### [What the task asks]
Repeat every line below exactly, word for word.

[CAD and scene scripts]

══════════════════════════════

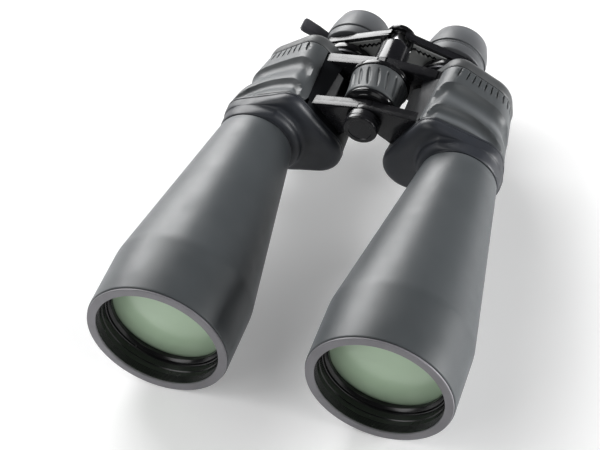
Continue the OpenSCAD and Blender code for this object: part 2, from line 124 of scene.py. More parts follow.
def vary(made, color, scale, amount):
    """Lets the colour wander a little lighter and darker."""
    shader = made.node_tree.nodes["Principled BSDF"]
    ramp = add(made, "ShaderNodeValToRGB")
    ramp.color_ramp.elements[0].position = 0.3
    ramp.color_ramp.elements[1].position = 0.7
    ramp.color_ramp.elements[0].color = (*[c * (1 - amount) for c in color], 1)
    ramp.color_ramp.elements[1].color = (*[c * (1 + amount) for c in color], 1)
    wire(made, noise(made, scale), "Fac", ramp, "Fac")
    wire(made, ramp, "Color", shader, "Base Color")


def roughen(made, low, high, scale):
    """Lets the roughness wander between low and high."""
    shader = made.node_tree.nodes["Principled BSDF"]
    spread = add(made, "ShaderNodeMapRange")
    spread.inputs["From Min"].default_value = 0.3
    spread.inputs["From Max"].default_value = 0.7
    spread.inputs["To Min"].default_value = low
    spread.inputs["To Max"].default_value = high
    wire(made, noise(made, scale), "Fac", spread, "Value")
    wire(made, spread, "Result", shader, "Roughness")


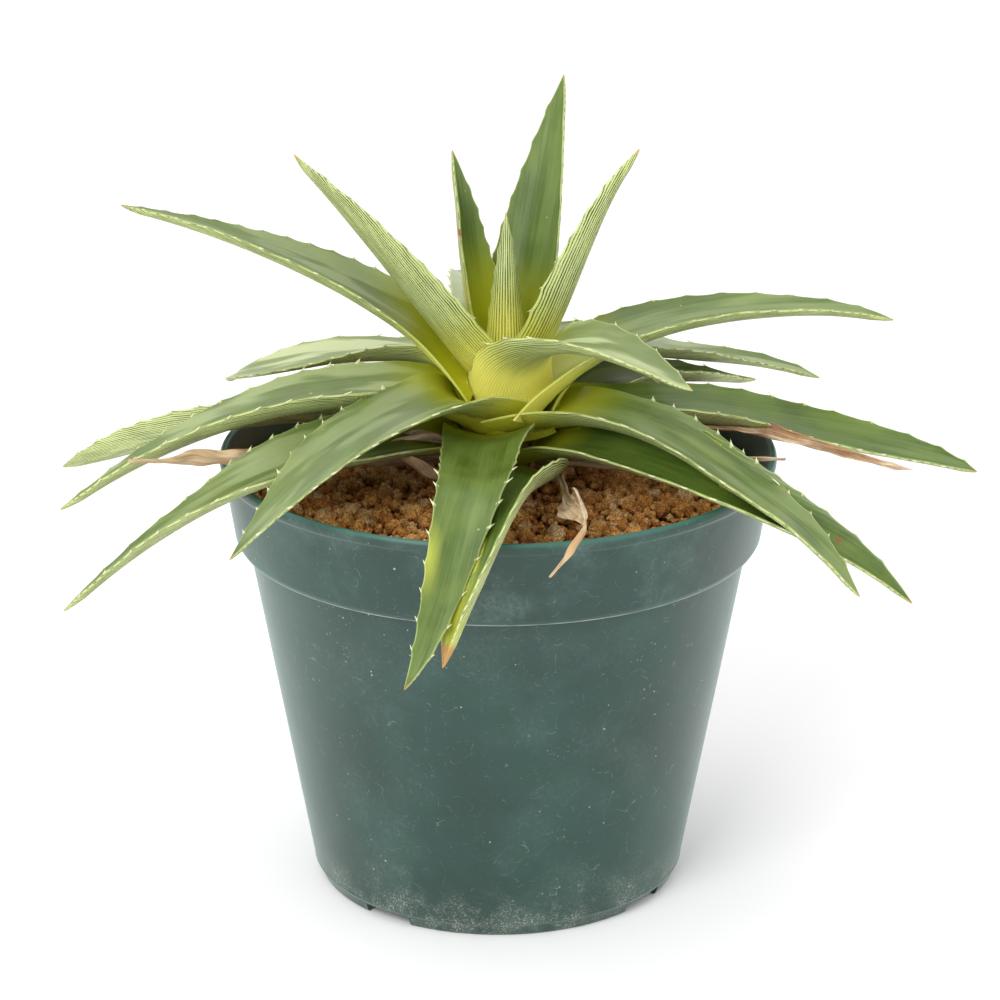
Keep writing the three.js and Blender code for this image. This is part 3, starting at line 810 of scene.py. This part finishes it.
def midline(leaf):
    # A function that gives the place, tangent, side and upward directions at a share of the leaf's length
    steps = growth["midlineSteps"]
    sweep = (0, *leaf.get("sweep", (0, 0, 0)))
    roll = leaf.get("roll", (0, 0))

    def along(s):
        rise = math.radians(through(leaf["rise"], s))
        way = math.radians(leaf["turn"] + through(sweep, s))
        tangent = Vector((math.cos(rise) * math.cos(way), math.cos(rise) * math.sin(way), math.sin(rise)))
        return tangent, Vector((-math.sin(way), math.cos(way), 0))

    start = math.radians(leaf["turn"])
    out = leaf.get("out", growth["dryOut" if leaf.get("dry") else "out"])
    places = [Vector((trunk["centre"][0] + out * math.cos(start),
                      trunk["centre"][1] + out * math.sin(start), leaf["root"]))]
    for i in range(steps):
        step = along(i / steps)[0] + along((i + 1) / steps)[0]
        places.append(places[-1] + step * leaf["long"] / steps / 2)

    def frameAt(s):
        at = clamp(s) * steps
        i = min(int(at), steps - 1)
        tangent, side = along(s)
        upward = tangent.cross(side)
        twist = math.radians(roll[0] + (roll[1] - roll[0]) * s)
        leaning = side * math.cos(twist) + upward * math.sin(twist)
        facing = upward * math.cos(twist) - side * math.sin(twist)
        place = places[i].lerp(places[i + 1], at - i) + tangent * min(s, 0) * leaf["long"]
        return place, tangent, leaning, facing

    return frameAt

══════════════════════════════

### [Answer to this task]
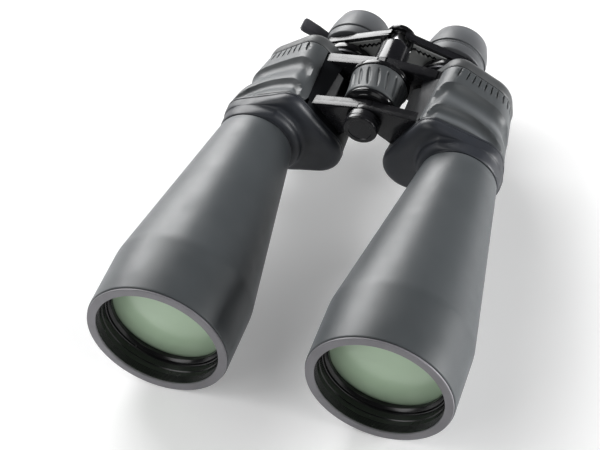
Continue the OpenSCAD and Blender code for this object: part 2, from line 124 of scene.py. More parts follow.
def vary(made, color, scale, amount):
    """Lets the colour wander a little lighter and darker."""
    shader = made.node_tree.nodes["Principled BSDF"]
    ramp = add(made, "ShaderNodeValToRGB")
    ramp.color_ramp.elements[0].position = 0.3
    ramp.color_ramp.elements[1].position = 0.7
    ramp.color_ramp.elements[0].color = (*[c * (1 - amount) for c in color], 1)
    ramp.color_ramp.elements[1].color = (*[c * (1 + amount) for c in color], 1)
    wire(made, noise(made, scale), "Fac", ramp, "Fac")
    wire(made, ramp, "Color", shader, "Base Color")


def roughen(made, low, high, scale):
    """Lets the roughness wander between low and high."""
    shader = made.node_tree.nodes["Principled BSDF"]
    spread = add(made, "ShaderNodeMapRange")
    spread.inputs["From Min"].default_value = 0.3
    spread.inputs["From Max"].default_value = 0.7
    spread.inputs["To Min"].default_value = low
    spread.inputs["To Max"].default_value = high
    wire(made, noise(made, scale), "Fac", spread, "Value")
    wire(made, spread, "Result", shader, "Roughness")


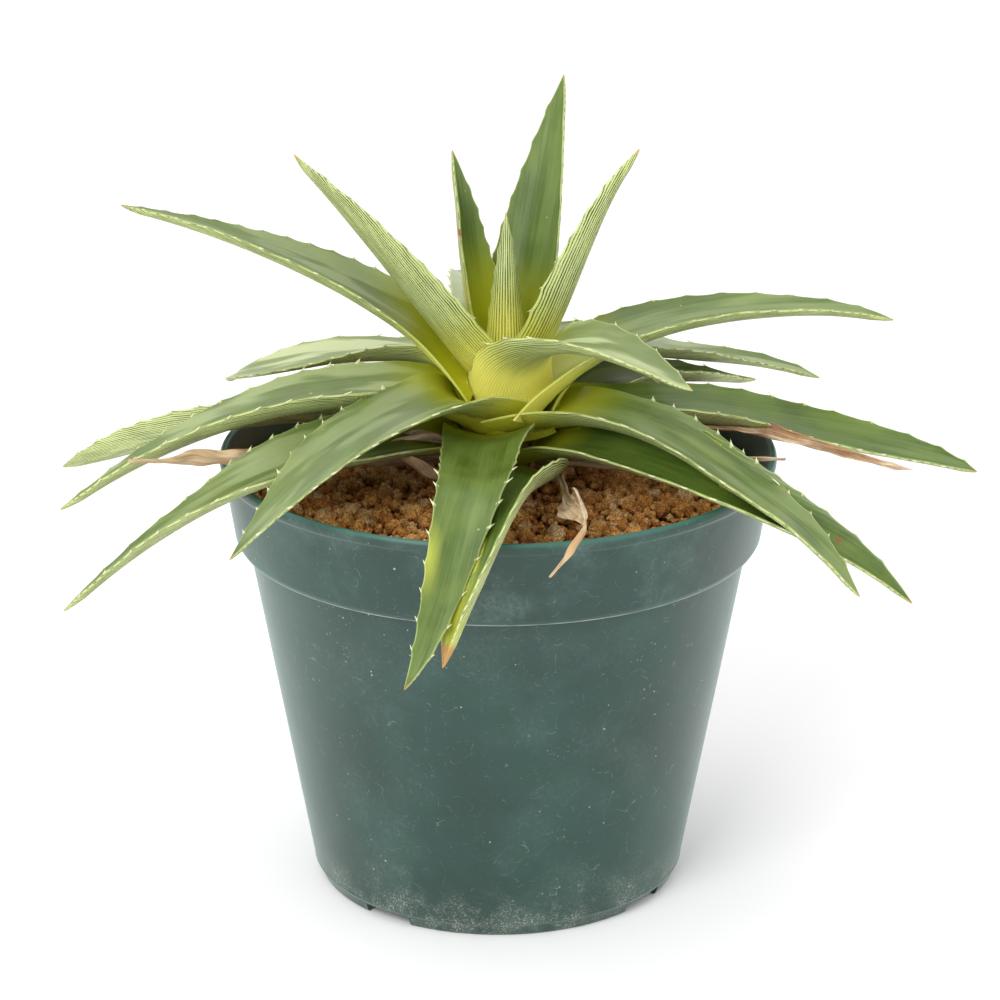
Keep writing the three.js and Blender code for this image. This is part 3, starting at line 810 of scene.py. This part finishes it.
def midline(leaf):
    # A function that gives the place, tangent, side and upward directions at a share of the leaf's length
    steps = growth["midlineSteps"]
    sweep = (0, *leaf.get("sweep", (0, 0, 0)))
    roll = leaf.get("roll", (0, 0))

    def along(s):
        rise = math.radians(through(leaf["rise"], s))
        way = math.radians(leaf["turn"] + through(sweep, s))
        tangent = Vector((math.cos(rise) * math.cos(way), math.cos(rise) * math.sin(way), math.sin(rise)))
        return tangent, Vector((-math.sin(way), math.cos(way), 0))

    start = math.radians(leaf["turn"])
    out = leaf.get("out", growth["dryOut" if leaf.get("dry") else "out"])
    places = [Vector((trunk["centre"][0] + out * math.cos(start),
                      trunk["centre"][1] + out * math.sin(start), leaf["root"]))]
    for i in range(steps):
        step = along(i / steps)[0] + along((i + 1) / steps)[0]
        places.append(places[-1] + step * leaf["long"] / steps / 2)

    def frameAt(s):
        at = clamp(s) * steps
        i = min(int(at), steps - 1)
        tangent, side = along(s)
        upward = tangent.cross(side)
        twist = math.radians(roll[0] + (roll[1] - roll[0]) * s)
        leaning = side * math.cos(twist) + upward * math.sin(twist)
        facing = upward * math.cos(twist) - side * math.sin(twist)
        place = places[i].lerp(places[i + 1], at - i) + tangent * min(s, 0) * leaf["long"]
        return place, tangent, leaning, facing

    return frameAt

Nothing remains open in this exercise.